DataSliceManager.get_revision_history(self, tz: datetime.tzinfo | None = None, timestamp_format: str = '%Y-%m-%d %H:%M:%S %Z') -> list[RevisionMetadata]

Aliases:

Returns the history of the revisions of this manager.

A revision gets created for each successful write operation, i.e. an
operation that can mutate the data and/or schema managed by the manager.

Args:
  tz: The timezone to use for the timestamps. If None, then the local
    timezone is used.
  timestamp_format: The format of the timestamps in the returned metadata.

Returns:
  The history of revisions of this manager in the order they were created.

DataSliceManager.get_schema(self) -> kd.types.SchemaItem

Aliases:

Returns the schema of the entire DataSlice managed by this manager.

DataSliceManager.internal_get_data_bag_for_schema_node_names(self, schema_node_names: Collection[str]) -> kd.types.DataBag

Aliases:

Returns a DataBag with the data for the given schema node names.

DataSliceManager.is_read_only

Returns whether this manager is in read-only mode.

DataSliceManager.set_read_only(self)

Aliases:

Sets this manager instance to read-only mode.

Update operations will henceforth raise a ValueError.

DataSliceManager.update(self, *, at_path: data_slice_path_lib.DataSlicePath, attr_name: str, attr_value: kd.types.DataSlice, description: str | None = None)

Aliases:

Updates the data and schema at the given data slice path.

Raises a ValueError if self.is_readonly is True.
Otherwise, the given attribute name is updated with the given value.
An update can provide new data and new schema, or it can provide updated
data only or updated data+schema.

Some restrictions apply to attr_value:
* attr_value.get_schema() must not use kd.SCHEMA anywhere.
* attr_value.get_schema() must not use kd.OBJECT anywhere, apart from its
  implicit use as the schema of schema metadata objects.
* The attributes of schema metadata objects must have only primitive Koda
  values.
* Each itemid in attr_value must be associated with at most one schema other
  than ITEMID. In particular, that implies that:
  1) The behavior is undetermined if an itemid is associated with two or
     more structured schemas. Here is an example of how that could happen:

     # AVOID: an attr_value like this leads to undetermined behavior!
     e_foo = kd.new(a=1, schema='foo')
     e_bar = e_foo.with_schema(kd.named_schema('bar', a=kd.INT32))
     attr_value = kd.new(foo=e_foo, bar=e_bar)
     assert attr_value.foo.get_itemid() == attr_value.bar.get_itemid()
     assert attr_value.foo.get_schema() != attr_value.bar.get_schema()

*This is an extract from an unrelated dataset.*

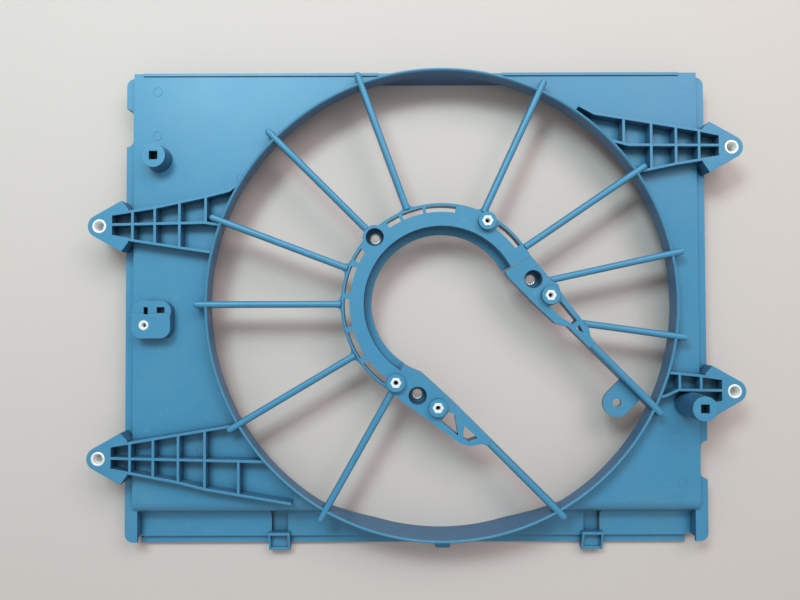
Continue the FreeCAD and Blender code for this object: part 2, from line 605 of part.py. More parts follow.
def grow_up(seat):
    """The plan area of a round seat, over the full height."""
    centre = seat.CenterOfMass
    radius = seat.BoundBox.XLength / 2
    return disc(centre.x, centre.y, radius, 0, BIG)


def make_spokes(hub_outline):
    """Ten spokes and two arm beams, each trimmed where it grows out of the hub."""
    crossing = []
    for number, angle in enumerate(sorted(SPOKE_ANGLES), 1):
        shape = keep_outer(spoke(angle, HUB_STEP_R).cut(hub_outline))
        crossing.append(shape)
        save(f"spoke_{number:02d}", shape)
    for name, line in (("arm_beam_upper", UPPER_ARM_V), ("arm_beam_lower", LOWER_ARM_V)):
        shape = keep_outer(arm_beam(line).cut(hub_outline))
        crossing.append(shape)
        save(name, shape)
    return crossing


def keep_outer(shape):
    """The piece of a trimmed spoke that reaches the ring."""
    return max(shape.Solids, key=lambda solid: solid.BoundBox.DiagonalLength)


# ---------------------------------------------------------------- metal parts

def tube(x, y, outer, bore, low, high):
    return disc(x, y, outer, low, high).cut(disc(x, y, bore, low - 1, high + 1))


def make_metal():
    for number, angle in enumerate(MOTOR_LIMITER_ANGLES, 1):
        x, y = polar(MOTOR_PCD / 2, angle)
        save(f"motor_limiter_{number}",
             tube(x, y, MOTOR_LIMITER_R, MOTOR_LIMITER_BORE_R, MOTOR_SEAT_Z, PAD_TOP + LIMITER_PROUD))
    for name, (x, y) in boss_places().items():
        save(name, tube(x, y, INSERT_R, INSERT_BORE_R, BOSS_TOP - INSERT_LENGTH, BOSS_TOP + LIMITER_PROUD))
    for name, (x, y) in EAR_HOLES.items():
        save(f"ear_limiter_{name}",
             tube(x, y, EAR_LIMITER_R, EAR_LIMITER_BORE_R, RAIL_TOP, EAR_TOP + LIMITER_PROUD))


# ---------------------------------------------------------------- ears and their rib frames

def height_at(line, x):
    """Where a rib line crosses the given x."""
    for (x0, y0), (x1, y1) in zip(line, line[1:]):
        if min(x0, x1) <= x <= max(x0, x1):
            return y0 + (y1 - y0) * (x - x0) / (x1 - x0)
    return line[-1][1]


def rib_frame(lines, low, high):
    shapes = [rib_line(lines[key], RIB_T, low, high) for key in ("top", "middle", "bottom")]
    for x, where in lines["cross"]:
        top = height_at(lines["top"], x) if where != "lower" else height_at(lines["middle"], x)
        bottom = height_at(lines["bottom"], x) if where != "upper" else height_at(lines["middle"], x)
        shapes.append(slab((x, bottom), (x, top), RIB_T, low, high))
    return join(shapes)


def ear_lines(name, inward):
    """The ear's rib lines as plan points, and its cross ribs as x values."""
    hole_x, hole_y = EAR_HOLES[name]
    given = EAR_RIBS[name]
    lines = {key: [(hole_x + inward * depth, hole_y + up) for depth, up in given[key]]
             for key in ("top", "middle", "bottom")}
    lines["cross"] = [(hole_x + inward * depth, where) for depth, where in given["cross"]]
    return lines


def make_ear(name, neighbours):
    """Winged nose round the bolt limiter, seated on the rail, and the ribs that spread its load."""
    hole_x, hole_y = EAR_HOLES[name]
    inward = 1 if hole_x < 0 else -1
    edge = hole_x + inward * EAR_OUT
    lines = ear_lines(name, inward)
    step_x = edge + inward * RAIL_W
    corner_x = edge + inward * WALL
    top_y, low_y = height_at(lines["top"], step_x), height_at(lines["bottom"], step_x)
    outline = [(hole_x - inward * EAR_NOSE_R * 0.4, hole_y), (corner_x, hole_y + EAR_WING),
               (step_x, top_y + RIB_T), (step_x, low_y - RIB_T), (corner_x, hole_y - EAR_WING)]
    nose = disc(hole_x, hole_y, EAR_NOSE_R, RAIL_TOP, EAR_TOP)
    body = join([prism(ear_outline(outline, hole_x, hole_y, inward), RAIL_TOP, EAR_TOP), nose])
    frame_x = hole_x + inward * EAR_FRAME_IN
    pocket = prism([(frame_x, height_at(lines["top"], frame_x)), (step_x, top_y), (step_x, low_y),
                    (frame_x, height_at(lines["bottom"], frame_x))], PANEL_TOP, BIG)
    ribs = rib_frame(lines, PANEL_TOP, EAR_TOP)
    on_ear = box(*sorted((frame_x, step_x)), -BIG, BIG, PANEL_TOP, EAR_TOP)
    ear = join([body.cut(pocket), ribs.common(on_ear)])
    ear = ear.cut(disc(hole_x, hole_y, EAR_LIMITER_R, 0, BIG))
    save(f"ear_{name}", ear.cut(neighbours))
    on_panel = box(*sorted((step_x, -step_x)), -BIG, BIG, PANEL_TOP, EAR_TOP)
    frame = ribs.common(on_panel).cut(disc(0, 0, RING_R, 0, BIG)).cut(neighbours)
    save(f"ear_ribs_{name}", frame)


def ear_outline(points, hole_x, hole_y, inward):
    """Wings run tangent from the nose to the corners on the rail."""
    tip, corner_a, inner_a, inner_b, corner_b = points
    tangent = []
    for corner in (corner_a, corner_b):
        dx, dy = corner[0] - hole_x, corner[1] - hole_y
        reach = math.hypot(dx, dy)
        lean = math.acos(EAR_NOSE_R / reach)
        base = math.atan2(dy, dx)
        side = inward if corner is corner_a else -inward
        angle = base + side * lean
        tangent.append((hole_x + EAR_NOSE_R * math.cos(angle), hole_y + EAR_NOSE_R * math.sin(angle)))
    return [tip, tangent[0], corner_a, inner_a, inner_b, corner_b, tangent[1]]


# ---------------------------------------------------------------- posts, bracket and cable tab

def post(x, y, top):
    """Drafted round post with a square socket in its top."""
    body = Part.makeCone(POST_BASE_R, POST_R, top - PANEL_TOP, Vector(x, y, PANEL_TOP))
    half = POST_SOCKET / 2
    return body.cut(box(x - half, x + half, y - half, y + half, top - POST_SOCKET_DEPTH, BIG))


def make_bracket():
    """Rounded block that carries the cable connector: insert below, two latch slots above."""
    x0, y0 = LEFT_EDGE + BRACKET_IN, BRACKET_LOW_Y
    x1, y1 = x0 + BRACKET_W, y0 + BRACKET_L
    block = rounded_prism([(x0, y0), (x1, y0), (x1, y1), (x0, y1)], [BRACKET_R] * 4, PANEL_TOP,
                          BRACKET_TOP)
    drop = box(x0, x1, y1 - BRACKET_LEDGE_L, y1, BRACKET_TOP - BRACKET_LEDGE_DROP, BIG)
    slots = join([box(x0 + x - w / 2, x0 + x + w / 2, y0 + y - h / 2, y0 + y + h / 2,
                      PANEL_TOP + WALL, BIG) for x, y, w, h in BRACKET_SLOTS])
    x, y = x0 + BRACKET_INSERT_IN[0], y0 + BRACKET_INSERT_IN[1]
    seat = disc(x, y, INSERT_R, PANEL_TOP, BIG)
    save("connector_bracket", block.cut(drop).cut(slots).cut(seat))
    save("bracket_insert", tube(x, y, INSERT_R, INSERT_BORE_R, PANEL_TOP, BRACKET_TOP + LIMITER_PROUD))


def make_cable_tab(beam):
    """Round-ended tab for the cable clip, on the inner side of the upper arm beam."""
    run = math.sqrt((RING_R + ARM_OVERRUN) ** 2 - UPPER_ARM_V ** 2) - CABLE_TAB_FROM_END
    low, high = SPOKE_TOP - ARM_DEPTH, SPOKE_TOP - ARM_DEPTH + CABLE_TAB_T
    root = [along_arm(run - CABLE_TAB_R, UPPER_ARM_V - CABLE_TAB_REACH),
            along_arm(run - CABLE_TAB_R, UPPER_ARM_V), along_arm(run + CABLE_TAB_R, UPPER_ARM_V),
            along_arm(run + CABLE_TAB_R, UPPER_ARM_V - CABLE_TAB_REACH)]
    x, y = along_arm(run, UPPER_ARM_V - CABLE_TAB_REACH)
    plate = join([prism(root, low, high), disc(x, y, CABLE_TAB_R, low, high)])
    hole = disc(x, y, CABLE_TAB_HOLE_R, 0, BIG)
    save("cable_tab", keep_outer(plate.cut(beam).cut(hole)))


def main():
    os.makedirs("parts", exist_ok=True)
    make_panels()
    make_top_walls()
    make_rail("left", LEFT_EDGE, 1, RING_R - SCALLOP_FROM_TOP)
    make_rail("right", RIGHT_EDGE, -1, SCALLOP_FROM_BOTTOM - RING_R)
    make_channel()
    for name, centre in CLIP_PLACES.items():
        make_clip(name, centre)
    make_locating_tab()
    hub_outline = make_motor_mount()
    crossing = make_spokes(hub_outline)
    make_ring(crossing)
    make_metal()
    for name, place in POSTS.items():
        save(name, post(*place))
    posts = [disc(x, y, POST_BASE_R, 0, BIG) for x, y, _ in POSTS.values()]
    for name in EAR_HOLES:
        make_ear(name, join(posts + crossing))
    make_bracket()
    make_cable_tab(crossing[-2])


main()
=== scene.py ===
"""Finishes, small fittings, light and camera for the radiator fan shroud."""
import logging
import math
from dataclasses import dataclass, field
from enum import Enum
from typing import Any, Callable, Iterable, Optional, Union

import bpy
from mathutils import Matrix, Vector


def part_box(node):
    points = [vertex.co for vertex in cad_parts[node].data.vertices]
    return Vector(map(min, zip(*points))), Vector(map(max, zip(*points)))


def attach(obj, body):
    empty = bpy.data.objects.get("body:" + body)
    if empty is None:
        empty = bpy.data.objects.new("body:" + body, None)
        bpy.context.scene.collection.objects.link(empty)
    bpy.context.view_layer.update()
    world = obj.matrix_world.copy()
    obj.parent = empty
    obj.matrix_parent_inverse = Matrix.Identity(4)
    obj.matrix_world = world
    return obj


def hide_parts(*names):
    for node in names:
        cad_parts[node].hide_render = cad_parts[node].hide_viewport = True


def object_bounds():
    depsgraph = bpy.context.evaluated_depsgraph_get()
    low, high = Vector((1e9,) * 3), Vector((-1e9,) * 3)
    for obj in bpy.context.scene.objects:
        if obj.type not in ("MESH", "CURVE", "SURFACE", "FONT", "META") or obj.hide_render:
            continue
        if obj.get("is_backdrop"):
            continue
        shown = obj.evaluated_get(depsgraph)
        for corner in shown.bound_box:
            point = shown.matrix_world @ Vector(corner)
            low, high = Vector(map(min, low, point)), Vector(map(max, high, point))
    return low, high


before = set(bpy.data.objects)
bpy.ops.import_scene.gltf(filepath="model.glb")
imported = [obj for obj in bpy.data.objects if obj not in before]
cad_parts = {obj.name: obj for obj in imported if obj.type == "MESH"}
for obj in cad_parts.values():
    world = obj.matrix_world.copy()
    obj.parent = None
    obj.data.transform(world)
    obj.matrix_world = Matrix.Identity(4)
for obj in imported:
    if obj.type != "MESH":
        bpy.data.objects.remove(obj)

log = logging.getLogger("shroud")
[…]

  2) The behavior is undetermined if the itemid of a schema metadata object
     is used with some non-ITEMID schema in attr_value. Schema metadata
     objects are not explicitly mentioned in the schema, but their itemids
     are associated with kd.OBJECT. The restriction says that attr_value
     should not associate such an itemid with an explicit schema that is not
     ITEMID. Here is a contrived example of how that could happen:

     # AVOID: an attr_value like this leads to undetermined behavior!
     foo_schema = kd.named_schema('foo', a=kd.INT32)
     foo_schema = kd.with_metadata(
         foo_schema, proto_name='my.proto.Message'
     )
     schema_metadata_object = kd.get_metadata(foo_schema)
     explicit_metadata_schema = kd.named_schema(
         'my_metadata', proto_name=kd.STRING
     )
     schema_metadata_entity = schema_metadata_object.with_schema(
         explicit_metadata_schema
     )
     attr_value = kd.new(
         # This line associates the itemid of schema_metadata_object with
         # the schema kd.OBJECT:
         foo=foo_schema.new(a=1),
         # This line associates the itemid of schema_metadata_object with
         # explicit_metadata_schema:
         metadata=schema_metadata_entity
     )
     assert (
         kd.get_metadata(attr_value.foo.get_schema()).get_itemid()
         == attr_value.metadata.get_itemid()
     )
     assert (
         kd.get_metadata(attr_value.foo.get_schema()).get_schema()
         != attr_value.metadata.get_schema()
     )

  Moreover, if an itemid is already present in the overall slice, i.e. in
  self.get_data_slice(populate_including_descendants={root_path}), where
  root_path is DataSlicePath.from_actions([]), and already associated
  with a non-ITEMID schema, then attr_value should not introduce a new
  non-ITEMID schema for that itemid. These restrictions mean that
  "re-interpreting" an itemid with two different non-ITEMID schemas is not
  allowed, but there are no restrictions when itemids are added with a
  schema ITEMID.

Args:
  at_path: The data slice path at which the update is made. It must be a
    valid data slice path, i.e. self.exists(at_path) must be True. It must
    be associated with an entity schema.
  attr_name: The name of the attribute to update.
  attr_value: The value to assign to the attribute. The restrictions
    mentioned above apply.
  description: A description of the update. Optional. If provided, it will
    be stored in the history metadata of this manager.